Monday, November 9, 2009

One for sorrow, two for joy: Magpie Hall

Dora says nothing but sinks back into silence, concentrating on distilling the pain of the needles. She is so much more comfortable this time; now she reclines on a chaise longue, with her arm resting on a small table beside it

Henry has allowed McDonald's apprentice to tattoo him, a small picture of a spider on his leg, and so far the boy is making good progress; husband and wife lie side by side and now and again take each other's free hands. Dora feels a current pass between them - the shared experience creates something that sparks and crackles like electricity. McDonald feels it too - she knows he does. He shifts and sighs in his seat, glancing at their interlocked fingers. If he thinks them strange he says nothing - it is not his place after all..... [Magpie Hall]
This is the scene I have stuck in my head on finishing Rachael King's new novel Magpie Hall. It is powerfully evocative of the whole relationship between Dora and Henry - the growing attraction, the need to 'illustrate' their love on their skin; and more than that, on Dora's part, to somehow ink her skin with the desire that is bursting inside her but that she cannot express due to societal strictures. A desire for Henry, for adventure, for an independent life.

It is the late 1800s and Henry has bought and renovated Magpie Hall - a transplanted gothic castle in the Canterbury plains - for his new wife. Their stories are told in the third-person as the novel unfolds, but the main narrator is Henry's unhappy great-great-granddaughter, Rosemary, who has come to stay and write in Magpie Hall, which has been vacated after her loved grandfather died. She has inherited the taxidermy collection begun by Henry and continued by the grandfather, and she has also - it seems - inherited a love of tattoos. There are a number of skeletons in the Magpie Hall cupboards - not least what happened to Dora [was she drowned or murdered by Henry?], and then there's the story of Henry's cabinet of curiosities that went mysteriously astray.

There is another insistent secret that pushes its way into the story via ghostly sightings and some bizarre events, which seem to come straight from the pages of a Bronte novel. And this is no accident, as we know by now that Rosemary is writing a thesis on Victorian gothic novels: Wuthering Heights looms large in reality and by suggestion. Everything simmers away, until suddenly, the novel is turned on its head, and we discover the truths, or what we think are the truths, behind the ghosts and the gossip. At the same time, nothing is necessarily reliable ...

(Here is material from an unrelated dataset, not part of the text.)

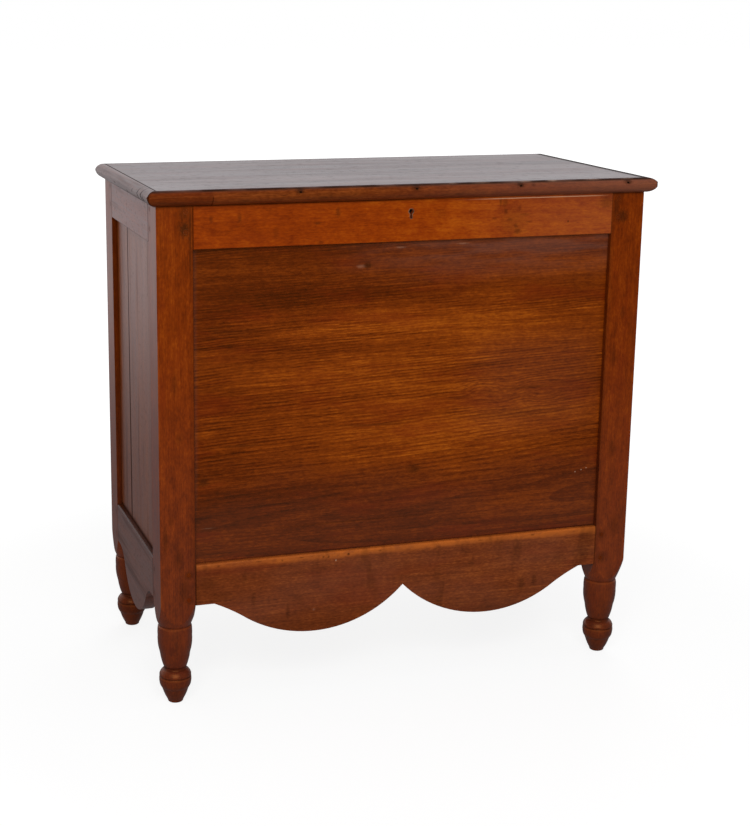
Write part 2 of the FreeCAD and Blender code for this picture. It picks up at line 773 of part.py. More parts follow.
FRONT.put("panel_front", panel_board("panel_front", -front_opening, front_opening, size.skirt_top,
                                     front_rail_bottom, ("left", "right", "bottom", "top")))
for side, to_back in ((LEFT, -1), (RIGHT, 1)):
    seam = (side_opening - size.side_seam_from_back) * to_back
    half_seam = size.side_seam_gap / 2
    for name, way in (("rear", to_back), ("front", -to_back)):
        if way > 0:
            lines = (seam + half_seam, side_opening)
            edges = ("right", "bottom", "top")
        else:
            lines = (-side_opening, seam - half_seam)
            edges = ("left", "bottom", "top")
        node = f"panel_{side.name}_{name}_board"
        side.put(node, panel_board(node, *lines, size.skirt_top, side_rail_bottom, edges))


def make_back_boards():
    """Two wide boards with a lapped joint between them, the upper one outside."""
    seam = size.skirt_top + size.back_board_height
    lap_top = seam + size.back_lap
    slack = size.joint_clearance
    half_lap = (tenon_near + tenon_far) / 2
    reach = front_opening + size.tongue_length + size.overrun
    upper_lap = block("back_upper_lap", (-reach, reach),
                      (half_lap, size.member_thickness + size.overrun),
                      (seam - size.overrun, lap_top + slack))
    lower_lap = block("back_lower_lap", (-reach, reach), (-size.overrun, half_lap + slack),
                      (seam - slack, lap_top + size.overrun))
    for name, bottom, top, edge, lap in (
            ("lower", size.skirt_top, lap_top, "bottom", lower_lap),
            ("upper", seam, side_rail_bottom, "top", upper_lap)):
        node = f"back_board_{name}"
        board = panel_board(node, -front_opening, front_opening, bottom, top, ("left", "right", edge))
        BACK.put(node, cut(f"{node}_cut", board, [lap]))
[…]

Great stuff. Rachael King spins a good yarn, and one that has a powerful aesthetic. Like her first novel The Sound of Butterflies, she chooses elements that both fascinate and repel and blends them with the morbid, the erotic, the eerie and the exquisitely beautiful. There is the same fascination with collecting and obsession and science, and with the stuff of illustration - how to show and hold and remember those evanescent things: love and beauty?

My favourite things:
*the tattooing - what makes someone want to be inked, and the history and detail behind it - Rachael's descriptions are visceral and exciting
*the taxidermy and its links to the controversial work and logic of Buller: kill to preserve
*the historic story especially the emergence of Dora's character
*the subtle references to the Bronte novels
*the twist in the tale - unreliability in the narration of a story is always compelling, I think, because it most accurately represents the stuff of story-telling

My not so favourite things: 
*I didn't engage with modern day Rosemary or feel much empathy for her - she is too self-conscious for my liking and not quite convincing enough
* I felt the Bronte material fell heavily on the page at times - for example, meeting masculine young 'Sam the farmhand' who hunts rabbits etc made me feel like there was a long (Ha)worthy finger pointing and saying 'He's one of mine!' [Not by name but by nature.]
*I wanted more of Dora.

And here's where you need to understand how unreliable I am at this point in the review - because I know Rachael, I was terribly excited by Magpie Hall so I read it quickly and through a lurgy-induced haze [see previous post]. I don't think I had all my wits about me when the whole novel was turned on its head, and, frankly, I'm still trying to work out all the references and clues - there are some hugely satisfying links between the two stories.

I think I really need to re-read Magpie Hall properly to 'get' it all, and I may have been too hard on Rosemary and young Sam ... So take what you will from this. There's certainly no getting away from the fact that it's been a blast - there's just the sort of uncertainty I like in fiction, and material that changes the way I see things.

'Two for joy' it is, then.

Book cover and web links in previous post.

1 comment:

Andrea Eames said...

I very much enjoyed Magpie Hall, and read it all in one gulp after the launch. I feel like I need to re-read it too, now that I know all the twists and turns. I found the tattooing scenes completely fascinating, and I loved the imagery.

Like you, though, I wanted to hear more from Dora. For me, she was the most compelling character, especially in regards to her sexual awakening.